Putting it all together
Which of the points speaks most to you? One is fine, but pick no more than 3. Remember every yes is a no: if you say yes to them all, you might overwhelm yourself and not have a chance to really say yes to any. So even if you feel they all resonate, which 3 would be most significant? Then for each of your 1-3 ask the remaining questions.
What perspective have you held in place of this one? You have to clarify what you’re going to be saying no to if you’re going to say yes to a new perspective.
What would help you keep the new perspective in mind? It can be as simple as a sticker on your bathroom mirror or poster on your wall to remind you. Or it can be a new habit you form (preferably a tiny one) to remind yourself to lean into a new way of seeing. Try not to make it too big, so it won’t be hard to sustain.

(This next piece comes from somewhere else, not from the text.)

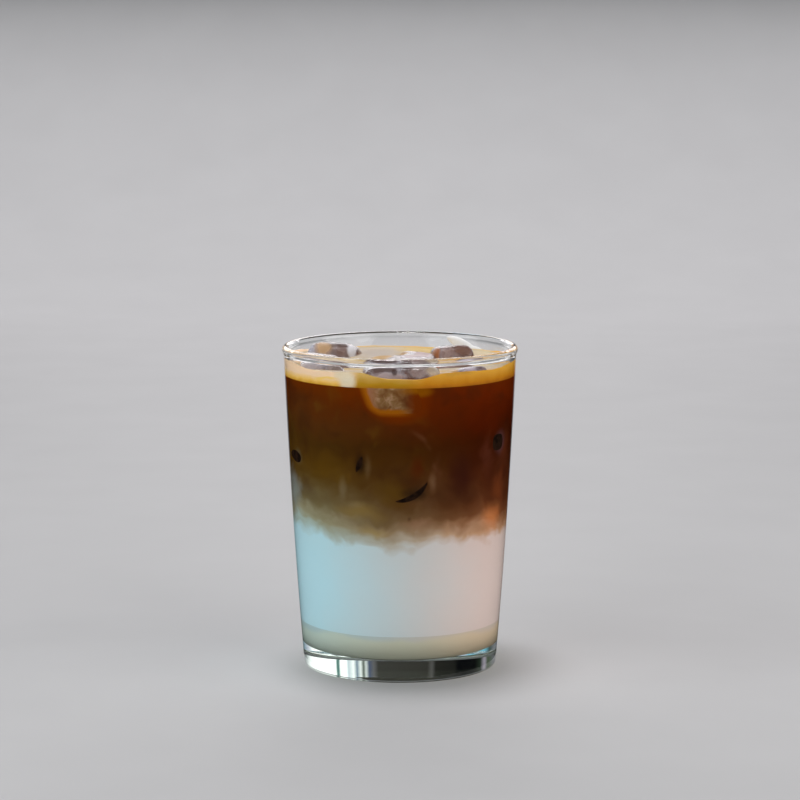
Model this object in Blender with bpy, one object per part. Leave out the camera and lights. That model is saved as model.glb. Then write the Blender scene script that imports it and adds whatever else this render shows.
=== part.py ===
"""Iced layered latte in a clear, heavy-based tumbler.

Metres, +Z up, the tumbler standing on z = 0 with its axis on Z. From the bottom up it holds
condensed milk, milk, coffee and crema, with six ice cubes floating at the top.
"""

import math

import bmesh
import bpy
from mathutils import Euler, Matrix, Vector, noise

# Driving dimensions of the tumbler
RIM_RADIUS = 0.0410
HEIGHT = 0.1123
WALL_RADIUS_LOW = 0.03366
WALL_RADIUS_MIDDLE = 0.03772
WALL_RADIUS_TOP = 0.04042
BEAD_DEPTH = 0.0030
BEAD_ROUND = 0.00135
WALL_THICKNESS_TOP = 0.0022
WALL_THICKNESS_LOW = 0.0028
HEEL_ROUND = 0.0006
FLOOR_HEIGHT = 0.0070
FLOOR_ROUND = 0.0075
PUNT_RADIUS = 0.0272
PUNT_RISE = 0.0003

# Levels of the drink
SYRUP_LEVEL = 0.0160
MIX_LEVEL = 0.0565
CREMA_BOTTOM = 0.1023
SURFACE_LEVEL = 0.1067

# Uneven surfaces: waves round the axis as height, count and phase, then a tilt and a dome
MIX_LOBES = ((0.0016, 5, 0.7), (0.0010, 9, 2.1))
MIX_TILT = 0.0032
MIX_HIGH_SIDE = math.radians(160)
MIX_DOME = 0.0015
FOAM_SWELL = ((0.00025, 3, 0.4), (0.00015, 7, 1.9))

# Gaps and fineness
GAP = 0.0003
POCKET_GAP = 0.00045
SEGMENTS = 60
CAP_RINGS = 4
CORNER_STEPS = 5
WALL_STEPS = 5
BEAD_STEPS = 7
BEAD_START = math.radians(-30)
ICE_GRID = 5
SHARP_ANGLE = math.radians(40)

# Ice: centre and half sizes of each cube in metres, then its turns in degrees
ICE_CUBES = {
    "ice_front": ((0.0006, -0.0232, 0.1006), (0.0130, 0.0121, 0.0099), (4.0, -2.0, 2.0)),
    "ice_left_back": ((-0.0236, 0.0144, 0.1004), (0.0080, 0.0093, 0.0106), (-5.0, 5.0, -22.0)),
    "ice_left_front": ((-0.0273, -0.0068, 0.0996), (0.0076, 0.0088, 0.0098), (4.0, 6.0, 10.0)),
    "ice_right_back": ((0.0186, 0.0140, 0.1004), (0.0074, 0.0069, 0.0098), (-5.0, -4.0, 12.0)),
    "ice_right_front": ((0.0225, -0.0195, 0.0988), (0.0058, 0.0067, 0.0094), (3.0, -5.0, -42.0)),
    "ice_middle": ((0.0050, 0.0006, 0.0994), (0.0070, 0.0078, 0.0097), (3.0, 5.0, -8.0)),
}
ICE_SQUARENESS = 4.2
ICE_WOBBLE = 0.0004
ICE_WOBBLE_SCALE = 140.0


def linear(red, green, blue):
    """Turn a display colour, 0 to 255, into the linear colour that a material takes."""
    def channel(value):
        part = value / 255
        return part / 12.92 if part <= 0.04045 else ((part + 0.055) / 1.055) ** 2.4

    return channel(red), channel(green), channel(blue), 1.0


def make_material(name, colour, roughness, transmission=0.0, ior=1.45):
    material = bpy.data.materials.new(name)
    material.use_nodes = True
    shader = material.node_tree.nodes["Principled BSDF"]
    shader.inputs["Base Color"].default_value = colour
    shader.inputs["Roughness"].default_value = roughness
    shader.inputs["Metallic"].default_value = 0.0
    shader.inputs["Transmission Weight"].default_value = transmission
    shader.inputs["IOR"].default_value = ior
    return material


def add_object(name, mesh_data, material):
    """Link a finished bmesh as one named object with round faces shaded smooth."""
    bmesh.ops.recalc_face_normals(mesh_data, faces=mesh_data.faces)
    mesh = bpy.data.meshes.new(name)
    mesh_data.to_mesh(mesh)
    mesh_data.free()
    mesh.materials.append(material)
    mesh.shade_smooth()
    mesh.set_sharp_from_angle(angle=SHARP_ANGLE)
    piece = bpy.data.objects.new(name, mesh)
    bpy.context.collection.objects.link(piece)
    return piece


def outer_radius(height):
    """Outside of the wall: a slightly convex taper through three measured radii."""
    middle, top = HEIGHT / 2, HEIGHT - BEAD_DEPTH
    low_part = (height - middle) * (height - top) / (middle * top)
    middle_part = height * (top - height) / (middle * (top - middle))
    top_part = height * (height - middle) / (top * (top - middle))
    return WALL_RADIUS_LOW * low_part + WALL_RADIUS_MIDDLE * middle_part + WALL_RADIUS_TOP * top_part


def inner_radius(height):
    """Inside of the wall, which thickens towards the base."""
    share = height / HEIGHT
    thickness = WALL_THICKNESS_LOW + (WALL_THICKNESS_TOP - WALL_THICKNESS_LOW) * share
    return outer_radius(height) - thickness


def rounded_corner(radius_at, floor, rounding, steps, inset=0.0):
    """Profile points of a quarter round from a flat floor into the wall above it."""
    reach = rounding - inset
    points = []
    for step in range(steps + 1):
        angle = math.pi / 2 * step / steps
        height = floor + inset + reach * (1 - math.cos(angle))
        points.append((radius_at(height) - inset - reach * (1 - math.sin(angle)), height))
    return points


def wall_heights(low, high):
    """Heights between two ends of a wall, without the ends."""
    return [low + (high - low) * step / WALL_STEPS for step in range(1, WALL_STEPS)]


def tumbler_profile():
    """The glass in section: under the base, up the outside, over the bead, down to the floor."""
    under = [(0.0, PUNT_RISE)]
    for share in (0.45, 0.8, 1.0):
        under.append((PUNT_RADIUS * share, PUNT_RISE * (1 - share ** 2)))
    heel = rounded_corner(outer_radius, 0.0, HEEL_ROUND, CORNER_STEPS - 1)
    neck = HEIGHT - BEAD_DEPTH
    outside = [(outer_radius(height), height) for height in wall_heights(HEEL_ROUND, neck)]
    outside.append((outer_radius(neck), neck))
    bead = []
    for step in range(BEAD_STEPS + 1):
        angle = BEAD_START + (math.pi - BEAD_START) * step / BEAD_STEPS
        radius = RIM_RADIUS - BEAD_ROUND + BEAD_ROUND * math.cos(angle)
        bead.append((radius, HEIGHT - BEAD_ROUND + BEAD_ROUND * math.sin(angle)))
    inside_heights = wall_heights(FLOOR_HEIGHT + FLOOR_ROUND, HEIGHT - BEAD_ROUND)
    inside = [(inner_radius(height), height) for height in reversed(inside_heights)]
    floor_corner = rounded_corner(inner_radius, FLOOR_HEIGHT, FLOOR_ROUND, CORNER_STEPS)
    return under + heel + outside + bead + inside + floor_corner[::-1] + [(0.0, FLOOR_HEIGHT)]


def add_ring(mesh_data, radii, heights):
    """One ring of points round the axis, with a radius and a height for each segment."""
    ring = []
    for segment, (radius, height) in enumerate(zip(radii, heights)):
        angle = 2 * math.pi * segment / SEGMENTS
        ring.append(mesh_data.verts.new((radius * math.cos(angle), radius * math.sin(angle), height)))
    return ring


def skin(mesh_data, low_pole, rings, high_pole):
    """Join rings into a closed body with a fan of triangles at each pole."""
    for segment in range(SEGMENTS):
        after = (segment + 1) % SEGMENTS
        mesh_data.faces.new((low_pole, rings[0][after], rings[0][segment]))
        mesh_data.faces.new((high_pole, rings[-1][segment], rings[-1][after]))
        for low, high in zip(rings, rings[1:]):
            mesh_data.faces.new((low[segment], low[after], high[after], high[segment]))


def turned_solid(name, profile, material):
    """Turn a profile that starts and ends on the axis."""
    mesh_data = bmesh.new()
    low_pole = mesh_data.verts.new((0, 0, profile[0][1]))
    high_pole = mesh_data.verts.new((0, 0, profile[-1][1]))
    rings = [
        add_ring(mesh_data, [radius] * SEGMENTS, [height] * SEGMENTS)
        for radius, height in profile[1:-1]
    ]
    skin(mesh_data, low_pole, rings, high_pole)
    return add_object(name, mesh_data, material)


def drink_layer(name, bottom, top, side_steps, material):
    """A layer that fills the tumbler between two surfaces, each a height over share and angle."""
    mesh_data = bmesh.new()
    angles = [2 * math.pi * segment / SEGMENTS for segment in range(SEGMENTS)]

    def wall_ring(share):
        heights = [bottom(1, angle) + share * (top(1, angle) - bottom(1, angle)) for angle in angles]
        return [inner_radius(height) - GAP for height in heights], heights

    def cap_ring(surface, edge_radii, share):
        radii = [radius * share for radius in edge_radii]
        return add_ring(mesh_data, radii, [surface(share, angle) for angle in angles])

    low_edge, high_edge = wall_ring(0)[0], wall_ring(1)[0]
    shares = [step / CAP_RINGS for step in range(1, CAP_RINGS)]
    rings = [cap_ring(bottom, low_edge, share) for share in shares]
    rings += [add_ring(mesh_data, *wall_ring(step / side_steps)) for step in range(side_steps + 1)]
    rings += [cap_ring(top, high_edge, share) for share in reversed(shares)]
    low_pole = mesh_data.verts.new((0, 0, bottom(0, 0)))
    high_pole = mesh_data.verts.new((0, 0, top(0, 0)))
    skin(mesh_data, low_pole, rings, high_pole)
    return add_object(name, mesh_data, material)


def flat(height):
    """A level surface; share is 0 on the axis and 1 at the wall."""
    return lambda share, angle: height


def waves(rows, angle):
    return sum(depth * math.sin(count * angle + phase) for depth, count, phase in rows)


def mix_surface(lift):
    """Where coffee meets milk: higher on the left, with rounded lobes that show at the wall."""
    def height(share, angle):
        tilt = MIX_TILT * math.cos(angle - MIX_HIGH_SIDE)
        lobes = waves(MIX_LOBES, angle)
        dome = MIX_DOME * (1 - share ** 2)
        return MIX_LEVEL + lift + share * (tilt + share * lobes) + dome

    return height


def foam_surface(share, angle):
    """Top of the crema, with a slight swell."""
    return SURFACE_LEVEL + share * waves(FOAM_SWELL, angle)


def ice_points(half_size, turn, centre, seed, grow=0.0):
    """Surface of a melting cube: a squarish rounded block with uneven faces, as a bmesh."""
    mesh_data = bmesh.new()
    bmesh.ops.create_cube(mesh_data, size=2.0)
    bmesh.ops.subdivide_edges(mesh_data, edges=mesh_data.edges, cuts=ICE_GRID - 1, use_grid_fill=True)
    place = Matrix.Translation(centre) @ Euler([math.radians(part) for part in turn]).to_matrix().to_4x4()
    offset = Vector((seed * 3.7, seed * 1.9, seed * 5.3))
    for vert in mesh_data.verts:
        spread = Vector([math.tan(part * math.pi / 4) for part in vert.co])
        size = sum(abs(part) ** ICE_SQUARENESS for part in spread) ** (1 / ICE_SQUARENESS)
        shape = spread / size
        point = Vector([part * half for part, half in zip(shape, half_size)])
        wobble = ICE_WOBBLE * noise.noise(point * ICE_WOBBLE_SCALE + offset)
        vert.co = point + point.normalized() * wobble + Vector([part * grow for part in shape])
    mesh_data.transform(place)
    return mesh_data


def make_ice(material):
    for seed, (name, (centre, half_size, turn)) in enumerate(ICE_CUBES.items()):
        add_object(name, ice_points(half_size, turn, centre, seed), material)


def make_ice_pockets(material):
    """One cutter that holds every ice cube, each grown by the gap to the drink round it."""
    joined = bmesh.new()
    for seed, (centre, half_size, turn) in enumerate(ICE_CUBES.values()):
        grown = ice_points(half_size, turn, centre, seed, grow=POCKET_GAP)
        spare = bpy.data.meshes.new("ice_pocket")
        grown.to_mesh(spare)
        grown.free()
        joined.from_mesh(spare)
        bpy.data.meshes.remove(spare)
    cutter = add_object("ice_pockets", joined, material)
    cutter.hide_render = True
    cutter.display_type = "WIRE"
    return cutter


def cut_out(piece, cutter):
    cut = piece.modifiers.new("Ice pockets", "BOOLEAN")
    cut.operation = "DIFFERENCE"
    cut.solver = "EXACT"
    cut.object = cutter


def syrup_profile():
    corner = rounded_corner(inner_radius, FLOOR_HEIGHT, FLOOR_ROUND, CORNER_STEPS, inset=GAP)
    top_radius = inner_radius(SYRUP_LEVEL) - GAP
    return [(0.0, FLOOR_HEIGHT + GAP)] + corner + [(top_radius, SYRUP_LEVEL), (0.0, SYRUP_LEVEL)]


def main():
    for piece in list(bpy.data.objects):
        bpy.data.objects.remove(piece, do_unlink=True)
    clear_glass = make_material("Clear glass", linear(232, 240, 236), 0.02, transmission=1.0, ior=1.5)
    ice = make_material("Ice", linear(214, 212, 216), 0.08, transmission=0.8, ior=1.31)
    syrup = make_material("Condensed milk", linear(186, 184, 164), 0.3)
    milk = make_material("Milk", linear(204, 214, 216), 0.3)
    coffee = make_material("Coffee", linear(78, 38, 14), 0.25)
    crema = make_material("Crema", linear(204, 160, 88), 0.45)

    turned_solid("glass", tumbler_profile(), clear_glass)
    turned_solid("condensed_milk", syrup_profile(), syrup)
    drink_layer("milk", flat(SYRUP_LEVEL + GAP), mix_surface(-GAP), 3, milk)
    coffee_layer = drink_layer("coffee", mix_surface(0.0), flat(CREMA_BOTTOM - GAP), 4, coffee)
    crema_layer = drink_layer("crema", flat(CREMA_BOTTOM), foam_surface, 1, crema)

    make_ice(ice)
    pockets = make_ice_pockets(ice)
    cut_out(coffee_layer, pockets)
    cut_out(crema_layer, pockets)


main()
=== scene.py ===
import math

import bmesh
import bpy
from mathutils import Euler, Matrix, Vector, noise


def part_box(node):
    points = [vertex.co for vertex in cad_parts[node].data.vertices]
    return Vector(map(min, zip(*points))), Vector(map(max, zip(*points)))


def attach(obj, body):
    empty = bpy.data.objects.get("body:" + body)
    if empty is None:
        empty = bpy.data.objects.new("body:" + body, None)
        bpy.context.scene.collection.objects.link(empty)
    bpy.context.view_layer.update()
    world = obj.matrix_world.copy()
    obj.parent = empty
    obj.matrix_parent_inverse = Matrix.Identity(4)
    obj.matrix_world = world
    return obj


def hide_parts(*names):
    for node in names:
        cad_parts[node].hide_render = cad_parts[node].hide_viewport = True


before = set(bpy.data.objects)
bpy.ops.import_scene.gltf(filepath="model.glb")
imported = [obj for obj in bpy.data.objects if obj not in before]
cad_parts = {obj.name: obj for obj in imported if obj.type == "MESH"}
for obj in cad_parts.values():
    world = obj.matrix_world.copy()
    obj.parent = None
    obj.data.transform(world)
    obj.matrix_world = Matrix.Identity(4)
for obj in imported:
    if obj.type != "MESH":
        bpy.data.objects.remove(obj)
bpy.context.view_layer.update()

# Tumbler, in metres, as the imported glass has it
RIM_RADIUS = (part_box("glass")[1].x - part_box("glass")[0].x) / 2
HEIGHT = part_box("glass")[1].z
WALL_RADIUS_LOW = 0.03366
WALL_RADIUS_MIDDLE = 0.03772
WALL_RADIUS_TOP = 0.04042
BEAD_DEPTH = 0.0030
BEAD_ROUND = 0.00135
WALL_THICKNESS_TOP = 0.0022
WALL_THICKNESS_LOW = 0.0028
HEEL_ROUND = 0.0006
FLOOR_HEIGHT = 0.0070
FLOOR_ROUND = 0.0075
PUNT_RADIUS = 0.0272
PUNT_RISE = 0.0003
GLASS_IOR = 1.5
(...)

Who can you recruit for this new path? The easiest way here might be to think of a friend or loved one who embodies the new perspective already. Talk to them about it and hear how they live it out and what they struggle with. You can always go farther when you have some companionship.
How will you catch yourself slipping back? Acknowledge upfront that you will. That’s path of any journey, and you’re more likely to go far when you admit it. Because then you can be on the lookout. What are your patterns right now? Identify how they tend to begin. Simply being aware increases your chances of knowing when it happens. You can also ask your friend from the previous question to let you know when they catch you.
And if you notice at the start that you do it a lot, that might feel bad, but it’s really a good thing: it means your awareness is increasing.
Go forth and be stresslessly productive.